In other words, even if the reinforcing strips would coupled together as
recited in claim 1, it was clear that the reinforcing strips were not coupled
with the frame but also with the bag.
Cabella pressed on with the application arguing that the
reinforcing strips wouldn’t be understood as a frame. This approach has some appeal because
Cabella’s invention was really all about an external frame design, and the
whole point was to have a frame that could couple with different sized bags yet
still be comfortable, etc.
So what sunk Cabella’s application? Something that, upon
initial drafting, seemed like an advantageous thing for the patent attorney to
do – broaden the invention to cover both internal frames and external
frames. Cabella’s application attempted
to do this with one sentence expansion, stating that a skilled person would
appreciate that the recited frame “may instead be incorporated into an internal
frame backpack.”
To be sure, it is important for patent practitioners to
understand a client’s invention and broaden it as much as possible in view of
the prior art. However, when doing so,
one must be careful to ensure that the broadening makes sense in the context of
the technology and invention. Here,
simply asserting that an external backpack frame can also be incorporated into
an internal frame, without more explanation as to what element, and how,
enabled the US Patent Office to find that Cabella’s was being
contradictory. From the appeal decision:
Appellant disputes
that Asbjorn’s reinforcing strips 17 comprise the recited frame material. See
Appeal Br. 12–15; see also Reply Br. 2. Appellant points out that Asbjorn
teaches that reinforcing strips 17 “are ‘sewn to the material constituting the
bag . . . ,’” and as such “do not comprise ‘a frame material that provides’”

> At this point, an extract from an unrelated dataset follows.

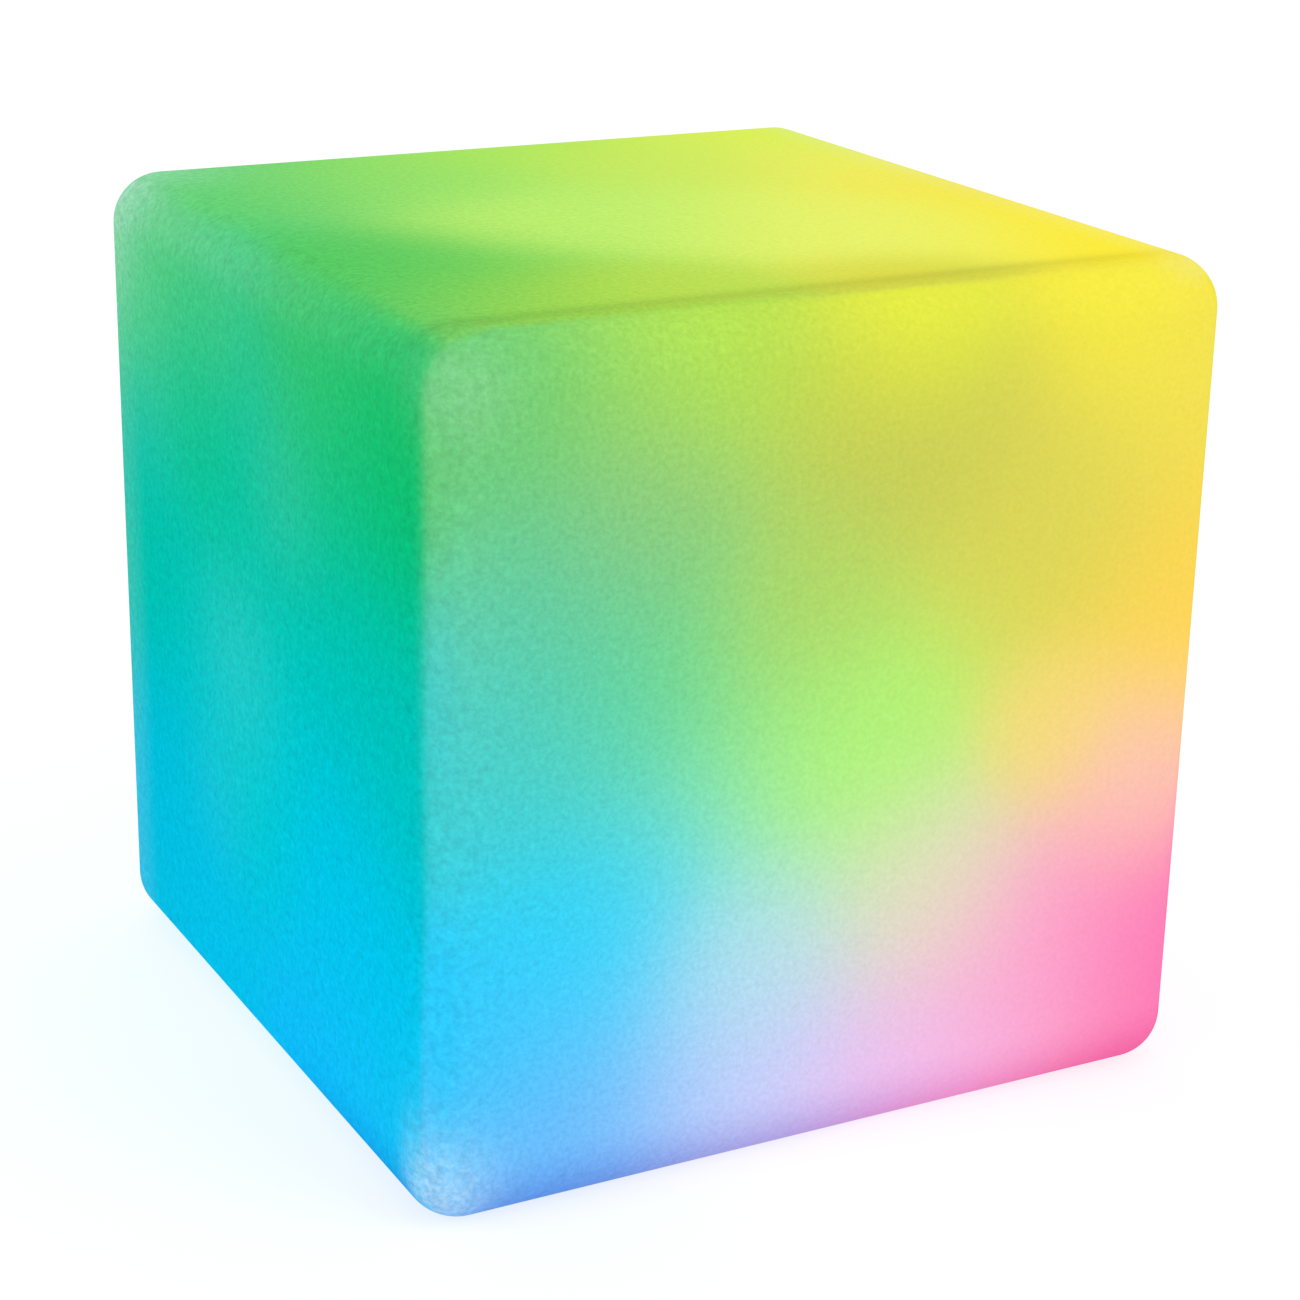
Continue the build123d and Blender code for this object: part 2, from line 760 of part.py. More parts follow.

the requisite support. Appeal Br. 13;
see also Reply Br. 2 (a skilled person “would not understand the reinforcing strips 17 in Asbjorn to be a
frame”). However, despite these contentions concerning reinforcing strips 17
being sewn to the bag, paragraph 24 of Appellant’s Specification states that a
skilled person would appreciate that the recited frame “may instead be
incorporated into an internal frame backpack.” As such, Appellant’s
Specification, unlike Appellant’s contentions above, acknowledges that the
frame may actually be part of the bag. Thus, Appellant’s attempt to distinguish
Asbjorn by noting that Asbjorn’s reinforcing strips are sewn to the bag is not
persuasive of Examiner error when Appellant’s own Specification allows same.
Had the claims been amended to specify an external frame,
Cabella’s arguments may have carried more weight. However, with the claims being generic to a
frame, and broadening language in the specification suggesting that the frame
language was not limited to an external frame design, it was relatively easy
for the USPTO to sustain the rejection.